Moreover, this assessment of reincarnation as man’s initial belief in the afterlife fundamentally show us how humans developed their inner relationship with themselves, and how their conduct should be in society and culture. Out of what Manly Hall called a “desperate need for hope and faith” humans developed the afterlife as the foundational groundwork with which they began to develop the memetic adaptations of their cerebral cortex—dreams being the fundamental exercise used.
This complex idea of evolutionary memetics provides a very eloquent psychodynamic underpinning for why the human would gain advantages from a belief in reincarnation and even God: because it propels the human towards unity between their mind and body, towards overall purpose that extends beyond their inner mind yet maintains connection. This, here, is the only currently empirical conclusion that can be drawn from the afterlife thus far and is the belief that Jung himself shared.

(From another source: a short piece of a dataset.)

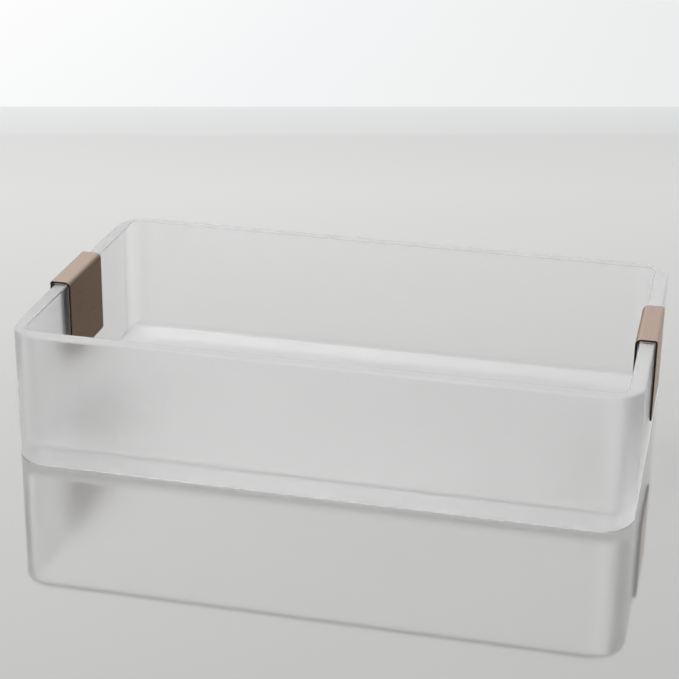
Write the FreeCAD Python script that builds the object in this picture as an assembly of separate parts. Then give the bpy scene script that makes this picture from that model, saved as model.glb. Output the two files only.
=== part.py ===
import FreeCAD, Part
import math
import os

# Catchall tray for a desk: an open, thick-walled moulded tray with a folded metal clip over the rim of
# each short side. Each clip is lined with three soft strips and pulls straight up off the wall.
# Millimetres. The origin is the centre of the underside, +X runs along the long side to the right,
# +Y to the back and +Z up.

# Tray body
tray_length = 230.0           # outside, along X, at the rim
tray_depth = 136.0            # outside, along Y, at the rim
rim_height = 51.5             # underside to the top of the rim
wall_thickness = 5.5          # at the rim
floor_thickness = 4.5
outer_corner_radius = 13.8    # upright outside corners
inner_corner_radius = 4.0     # upright inside corners, at the rim
outer_draft = 0.1             # how far each outside wall draws in from the rim to the base
cavity_draft = 0.2            # how far each inside wall draws in from the rim to the floor
floor_fillet = 2.5            # round between the floor and the inside walls
rim_outer_round = 0.9         # polished outside edge of the rim
rim_inner_round = 0.4         # inside edge of the rim
base_edge_round = 0.7         # outside edge of the underside

# Handle clip, a strip of sheet metal with two folds
sheet_thickness = 0.8
clip_length = 34.5            # along the wall
clip_drop = 32.1              # top of the clip to the ends of its legs
inner_bend_radius = 1.5       # inside radius of the fold over the tray's inside
outer_bend_radius = 0.3       # inside radius of the fold over the tray's outside
leg_corner_round = 0.9        # lower corners of each leg

# Soft strips between the clip and the wall
rim_pad_thickness = 0.8
inner_pad_thickness = 0.4
outer_pad_thickness = 0.3
pad_end_setback = 0.3         # how far each strip stops short of the clip's cut ends
pad_bend_margin = 0.3         # free space between a strip and the start of a fold
pad_leg_margin = 1.0          # how far the leg strips stop short of the legs' lower ends

# Clearances between the strips and the wall, because the clips pull off
rim_clearance = 0.1
wall_clearance = 0.15

# Sizes that follow
half_length = tray_length / 2
half_depth = tray_depth / 2
mouth_half_length = half_length - wall_thickness
mouth_half_depth = half_depth - wall_thickness
cavity_height = rim_height - floor_thickness
half_clip = clip_length / 2
clip_top = rim_height + rim_clearance + rim_pad_thickness + sheet_thickness
leg_end = clip_top - clip_drop

# Faces of the right-hand clip, as distances from the tray's middle plane. The inside wall leans in
# towards the floor, so the inner strip is set by the wall at the height where the leg ends.
lean_at_leg_end = cavity_draft * (rim_height - leg_end) / cavity_height
inner_pad_wall_side = mouth_half_length - lean_at_leg_end - wall_clearance
inner_leg_lining_side = inner_pad_wall_side - inner_pad_thickness
inner_leg_face = inner_leg_lining_side - sheet_thickness
outer_pad_wall_side = half_length + wall_clearance
outer_leg_lining_side = outer_pad_wall_side + outer_pad_thickness
outer_leg_face = outer_leg_lining_side + sheet_thickness

same_place = 0.001            # two points nearer than this are one


def line(start, end):
    return Part.LineSegment(start, end).toShape()


def rounded_rectangle(half_x, half_y, radius, height):
    # A closed wire in a level plane: a quarter arc round each corner, joined by straight sides.
    corner_arcs = []
    for quadrant in range(4):
        sign_x = 1 if quadrant in (0, 3) else -1
        sign_y = 1 if quadrant in (0, 1) else -1
        centre_x = sign_x * (half_x - radius)
        centre_y = sign_y * (half_y - radius)
        points = []
        for turn in (0, 45, 90):
            angle = math.radians(90 * quadrant + turn)
            x = centre_x + radius * math.cos(angle)
            y = centre_y + radius * math.sin(angle)
            points.append(FreeCAD.Vector(x, y, height))
        corner_arcs.append(points)
    edges = []
    for quadrant, points in enumerate(corner_arcs):
        next_start = corner_arcs[(quadrant + 1) % 4][0]
        edges.append(Part.Arc(*points).toShape())
        edges.append(line(points[2], next_start))
    return Part.Wire(edges)


def drafted_block(half_x, half_y, radius, draft, bottom, top):
    # A solid rounded block whose four sides all lean in by the draft from the top to the bottom.
    top_wire = rounded_rectangle(half_x, half_y, radius, top)
    bottom_wire = rounded_rectangle(half_x - draft, half_y - draft, radius - draft, bottom)
    return Part.makeLoft([bottom_wire, top_wire], True, True)


def level_edges(solid, height):
    # The edges that lie wholly in one level plane.
    found = []
    for edge in solid.Edges:
        box = edge.BoundBox
        if abs(box.ZMin - height) < same_place and abs(box.ZMax - height) < same_place:
            found.append(edge)
    return found


def mouth_edges(shell):
    # The edges of the rim's inside outline, which reach no further out than the cavity's mouth.
    found = []
    for edge in level_edges(shell, rim_height):
        box = edge.BoundBox
        reach_x = max(abs(box.XMin), abs(box.XMax))
        reach_y = max(abs(box.YMin), abs(box.YMax))
        if reach_x < mouth_half_length + same_place and reach_y < mouth_half_depth + same_place:
            found.append(edge)
    return found


def make_cavity():
    # The space inside the tray, with the round that it leaves all along the floor's edge.
    block = drafted_block(
        mouth_half_length, mouth_half_depth, inner_corner_radius, cavity_draft, floor_thickness, rim_height)
    return block.makeFillet(floor_fillet, level_edges(block, floor_thickness))


def make_tray_body():
    # The outside block gets its edge rounds, then the cavity is taken out of it, and last the mouth's
    # edge is broken. The inside corners are much tighter than the outside ones, so the wall is
    # thickest at the corners.
    block = drafted_block(half_length, half_depth, outer_corner_radius, outer_draft, 0, rim_height)
    block = block.makeFillet(base_edge_round, level_edges(block, 0))
    block = block.makeFillet(rim_outer_round, level_edges(block, rim_height))
    shell = block.cut(make_cavity())
    return shell.makeFillet(rim_inner_round, mouth_edges(shell))


def quarter_bend(centre_x, centre_z, radius, start_degrees, end_degrees):
    # A quarter arc in the XZ plane, and its two end points.
    points = []
    for degrees in (start_degrees, (start_degrees + end_degrees) / 2, end_degrees):
        angle = math.radians(degrees)
        x = centre_x + radius * math.cos(angle)
        z = centre_z + radius * math.sin(angle)
        points.append(FreeCAD.Vector(x, 0, z))
    return Part.Arc(*points).toShape(), points[0], points[2]


def clip_profile():
    # The folded sheet seen from its cut end: an inverted U. Both sides of a fold share one centre, and
    # their radii differ by the sheet's thickness.
    lining_top = clip_top - sheet_thickness
    inner_x = inner_leg_lining_side + inner_bend_radius
    inner_z = lining_top - inner_bend_radius
    outer_x = outer_leg_lining_side - outer_bend_radius
    outer_z = lining_top - outer_bend_radius
    inner_skin, skin_a, skin_b = quarter_bend(inner_x, inner_z, inner_bend_radius + sheet_thickness, 180, 90)
    outer_skin, skin_c, skin_d = quarter_bend(outer_x, outer_z, outer_bend_radius + sheet_thickness, 90, 0)
    outer_lining, lining_a, lining_b = quarter_bend(outer_x, outer_z, outer_bend_radius, 0, 90)
    inner_lining, lining_c, lining_d = quarter_bend(inner_x, inner_z, inner_bend_radius, 90, 180)
    inner_foot = FreeCAD.Vector(inner_leg_face, 0, leg_end)
    inner_lining_foot = FreeCAD.Vector(inner_leg_lining_side, 0, leg_end)
    outer_lining_foot = FreeCAD.Vector(outer_leg_lining_side, 0, leg_end)
    outer_foot = FreeCAD.Vector(outer_leg_face, 0, leg_end)
    return Part.Wire([
        line(inner_foot, skin_a), inner_skin,
        line(skin_b, skin_c), outer_skin,
        line(skin_d, outer_foot), line(outer_foot, outer_lining_foot),
        line(outer_lining_foot, lining_a), outer_lining,
        line(lining_b, lining_c), inner_lining,
        line(lining_d, inner_lining_foot), line(inner_lining_foot, inner_foot)])


def leg_corner_edges(clip):
    # The short edges through the sheet at the lower corners of both legs.
    found = []
    for edge in level_edges(clip, leg_end):
        box = edge.BoundBox
        if box.YLength < same_place and abs(box.XLength - sheet_thickness) < same_place:
            found.append(edge)
    return found


def make_handle_clip():
    # The profile drawn out along the wall, centred on the short side, with the legs' corners rounded.
    face = Part.Face(clip_profile())
    face.translate(FreeCAD.Vector(0, -half_clip, 0))
    clip = face.extrude(FreeCAD.Vector(0, clip_length, 0))
    return clip.makeFillet(leg_corner_round, leg_corner_edges(clip))


def make_strip(low_x, high_x, low_z, high_z):
    # A lining strip as long as the clip, less a setback at each end.
    half_strip = half_clip - pad_end_setback
    corner = FreeCAD.Vector(low_x, -half_strip, low_z)
    return Part.makeBox(high_x - low_x, 2 * half_strip, high_z - low_z, corner)


def make_rim_pad():
    # Lies under the clip's top, between the two folds, and carries the clip on the rim.
    low_x = inner_leg_lining_side + inner_bend_radius + pad_bend_margin
    high_x = outer_leg_lining_side - outer_bend_radius - pad_bend_margin
    low_z = rim_height + rim_clearance
    return make_strip(low_x, high_x, low_z, low_z + rim_pad_thickness)


def make_leg_pad(low_x, high_x, bend_radius):
    # Runs down a leg from just under its fold to just above its lower end.
    high_z = clip_top - sheet_thickness - bend_radius - pad_bend_margin
    return make_strip(low_x, high_x, leg_end + pad_leg_margin, high_z)


def make_inner_grip_pad():
    return make_leg_pad(inner_leg_lining_side, inner_pad_wall_side, inner_bend_radius)


def make_outer_grip_pad():
    return make_leg_pad(outer_pad_wall_side, outer_leg_lining_side, outer_bend_radius)


def to_left_side(shape):
    # The left-hand clip is the right-hand one mirrored in the tray's middle plane.
    return shape.mirror(FreeCAD.Vector(0, 0, 0), FreeCAD.Vector(1, 0, 0))


def save(shape, node):
    # Each node is one solid.
    solid = shape.Solids[0]
    print(node, "solids", len(shape.Solids), "valid", solid.isValid(), "volume", round(solid.Volume, 1))
    solid.exportStep("parts/" + node + ".step")


os.makedirs("parts", exist_ok=True)
save(make_tray_body(), "tray_body")
clip_pieces = {
    "handle_clip": make_handle_clip(),
    "rim_pad": make_rim_pad(),
    "inner_grip_pad": make_inner_grip_pad(),
    "outer_grip_pad": make_outer_grip_pad(),
}
for piece, right_shape in clip_pieces.items():
    save(right_shape, "right_" + piece)
    save(to_left_side(right_shape), "left_" + piece)
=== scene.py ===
# %% [markdown]
# # A frosted catchall tray, dressed for the camera
# The object is a thick-walled tray of frosted clear plastic with a folded metal clip over each short
# side. The engineering model holds its sizes and what moves. This lesson gives it its looks: smooth
# surfaces worked out with numpy, and one procedural material for each real finish.

import math

import bpy
import numpy as np
from mathutils import Matrix, Vector


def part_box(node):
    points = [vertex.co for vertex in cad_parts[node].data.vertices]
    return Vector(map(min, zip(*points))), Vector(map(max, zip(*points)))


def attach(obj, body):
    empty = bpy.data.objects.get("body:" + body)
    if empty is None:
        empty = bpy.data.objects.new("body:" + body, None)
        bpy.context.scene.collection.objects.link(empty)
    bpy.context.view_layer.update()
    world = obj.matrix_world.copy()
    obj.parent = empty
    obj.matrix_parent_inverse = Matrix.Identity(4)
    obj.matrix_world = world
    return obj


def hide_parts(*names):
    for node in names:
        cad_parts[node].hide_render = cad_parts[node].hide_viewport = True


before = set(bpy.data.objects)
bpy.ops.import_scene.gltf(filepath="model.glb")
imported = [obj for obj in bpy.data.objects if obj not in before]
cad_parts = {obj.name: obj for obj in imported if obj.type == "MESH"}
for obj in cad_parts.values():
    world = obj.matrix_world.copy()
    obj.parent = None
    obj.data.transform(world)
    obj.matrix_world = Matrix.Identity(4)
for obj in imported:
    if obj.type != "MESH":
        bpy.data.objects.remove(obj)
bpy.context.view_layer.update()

# %% [markdown]
# ## Two small helpers
# A mesh that numpy has worked out is an array of points and a list of faces. Putting it in with one
# call is quick and keeps the shape's formula in one place. Every piece here has small rounds between
# large plain faces, so each gets a Weighted Normal modifier: it lets the large faces keep their own
# direction, and the whole bend of the light falls on the rounds, as on a real moulding.

# %% Put a mesh into the scene
MM = 0.001


def add_piece(name, points, faces, materials, body, replaced_node, face_materials=None):
    """Makes a smooth-shaded piece from points in metres and faces, riding on a body of the frame."""
    mesh = bpy.data.meshes.new(name)
    mesh.from_pydata([tuple(p) for p in points.tolist()], [], faces)
    for material in materials:
        mesh.materials.append(material)
    if face_materials is not None:
        mesh.polygons.foreach_set("material_index", face_materials)
    mesh.shade_smooth()
    mesh.update()
    piece = bpy.data.objects.new(name, mesh)
    bpy.context.scene.collection.objects.link(piece)
    weighted = piece.modifiers.new("weighted normals", "WEIGHTED_NORMAL")
    weighted.keep_sharp = True
    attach(piece, body)
    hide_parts(replaced_node)
    print(name, "faces:", len(mesh.polygons))
    return piece


def outward(points, faces):
    """
    The faces, all turned over if they face inwards. Four-sided faces are enough to tell: cut into two
    triangles each, they make tetrahedra with the middle of the points, whose volumes keep their sign.
    """
    quads = np.array([face for face in faces if len(face) == 4])
    corner = [points[quads[:, i]] - points.mean(0) for i in range(4)]
    volume = sum(np.sum(corner[0] * np.cross(corner[i], corner[i + 1])) for i in (1, 2)) / 6
    return faces if volume > 0 else [face[::-1] for face in faces]


def ring_faces(ring_count, ring_size):
    """Quads between neighbouring closed rings of points, and one flat face on the first and last ring."""
    ring, spot = np.meshgrid(np.arange(ring_count - 1), np.arange(ring_size), indexing="ij")
    after = (spot + 1) % ring_size
    corners = [ring * ring_size + spot, ring * ring_size + after,
               (ring + 1) * ring_size + after, (ring + 1) * ring_size + spot]
    quads = np.stack(corners, -1).reshape(-1, 4).tolist()
    first = list(range(ring_size))[::-1]
    last = list(range((ring_count - 1) * ring_size, ring_count * ring_size))
    return [first] + quads + [last]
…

Reincarnation is certainly not true in the folkloric sense, but from the perspective of thermodynamics and electromagnetic phenomena, there is every empirical indication that a soul can continue on after physical death—in what way, shape and form, we cannot say, but scientific evidence has only given further rise to this claim over time.
For now, I leave the reader with the question proposed at the beginning of the prologue: what, exactly, do you believe in?